Butte County District Attorney Michael L. Ramsey brought an action, in the name of the “People,” against the California’s Department of Water Resources (“DWR”) under Fish and Game Code §5650.1 seeking civil penalties and injunctive relief. That section provides:

“A person who violates Section 5650 is subject to a civil penalty of not more than twenty-five thousand dollars ($25,000) for each violation.”

Sec. 5650 forbids depositing into the waters “[a]ny substance or material deleterious to fish, plant life, mammals, or bird life.”

DWR violated that section, the People contend, by releasing waters from a lake into a dam in 2017 during floods. The theory was that controlled releases would protect the dam from damage.

‘Person’ Defined

Fish and Game Code §67 provides:

“ ‘Person’ means any natural person or any partnership, corporation, limited liability company, trust, or other type of association.”

That does not include a state agency, Justice Jonathan K. Renner declared in yesterday’s opinion which affirms a summary judgment in favor of the state granted by Sacramento Superior Court Judge James E. McFetridge.

Renner pointed to the 2010 opinion by Div. One of the First District Court of Appeal in Watershed Enforcers v. Department of Water Resources. Then-Presiding Justice James Marchiano (now retired) said “that the literal textual meaning” of “person,” as defined by §67, “would seem to exclude state agencies,” adding:

“Obviously, a state agency is not a natural person or any of the types of business organizations listed in section 67. And we cannot overlook the Legislature’s ability to expressly define ‘person’ to include a public entity.”

While Marchiano said that §67 would “seem” to exclude state agencies, Renner declared that it does.

He wrote:

“The fact the Legislature did not expressly include public agencies in sections 67 or 5650.1 demonstrates it did not intend these provisions to apply to state agencies such as DWR.”

Public Policy

The People argued that exempting DWR from §5650.1 contravenes public policy. Renner responded that sovereign immunity applies except where the government has consented to be sued, commenting:

“We cannot find such consent conferred solely for policy reasons.”

Spurning the contention that it would be “absurd” to interpret §67 as excluding government agencies, Renner said:

“It is not absurd that the Legislature exempted state agencies from civil penalties under section 5650.1 even if they are not exempted from liability under every similar statute.”

The People noted that §5650.1’s reference to “person” was only in connection with civil penalties and asserted that even if DWR is not a “person,” injunctive relief would lie.

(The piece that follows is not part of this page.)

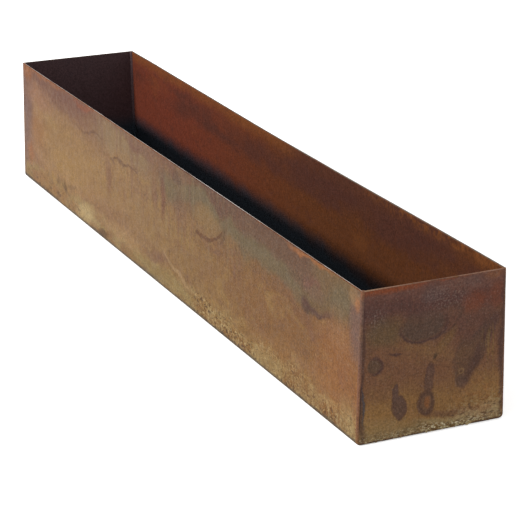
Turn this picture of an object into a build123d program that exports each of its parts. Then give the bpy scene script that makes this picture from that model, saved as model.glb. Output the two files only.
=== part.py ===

“Even assuming this distinction means the State consented to suits for injunctive relief arising out of violations of section 5650, the People’s argument is unavailing because, in its motion for summary judgment, DWR argued the People’s request for injunctive relief failed as a matter of law because it was unwarranted and would serve no purpose,” Renner wrote. “DWR demonstrated the request for injunctive relief failed on this basis alone.”

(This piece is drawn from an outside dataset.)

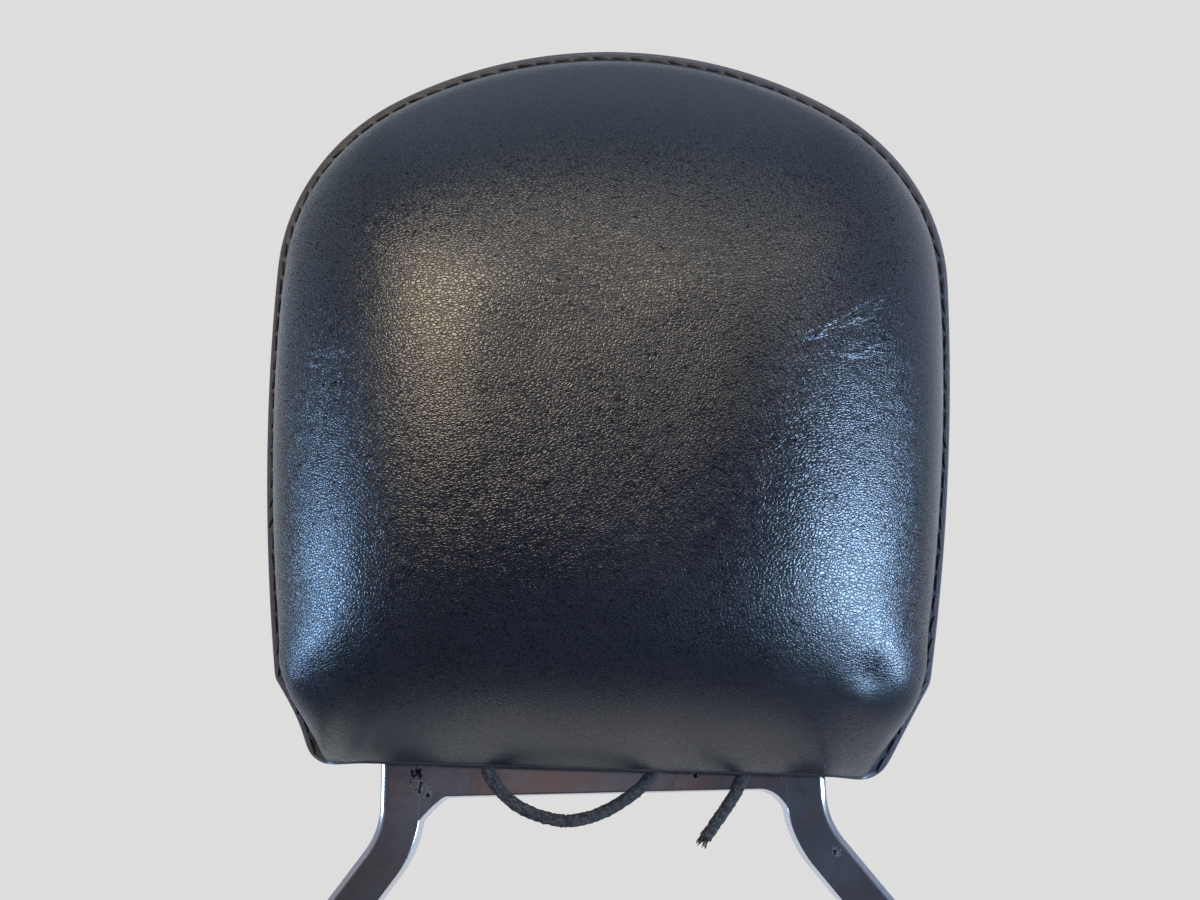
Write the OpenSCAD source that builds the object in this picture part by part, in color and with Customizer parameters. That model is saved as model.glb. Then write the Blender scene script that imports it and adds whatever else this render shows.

He quoted with approval this observation by the trial judge:

“The facts here are undisputed that the context was a declared emergency from flooding, because of heavy rainfall. DWR had to manage and control, in an emergency, excessive storm waters that threatened the dam. DWR had been accorded the authority to control releases of the water to protect the dam and to reduce downstream damage from floods. That is all that DWR did.”

The case is Oroville Dam Cases, 2023 S.O.S. 3681.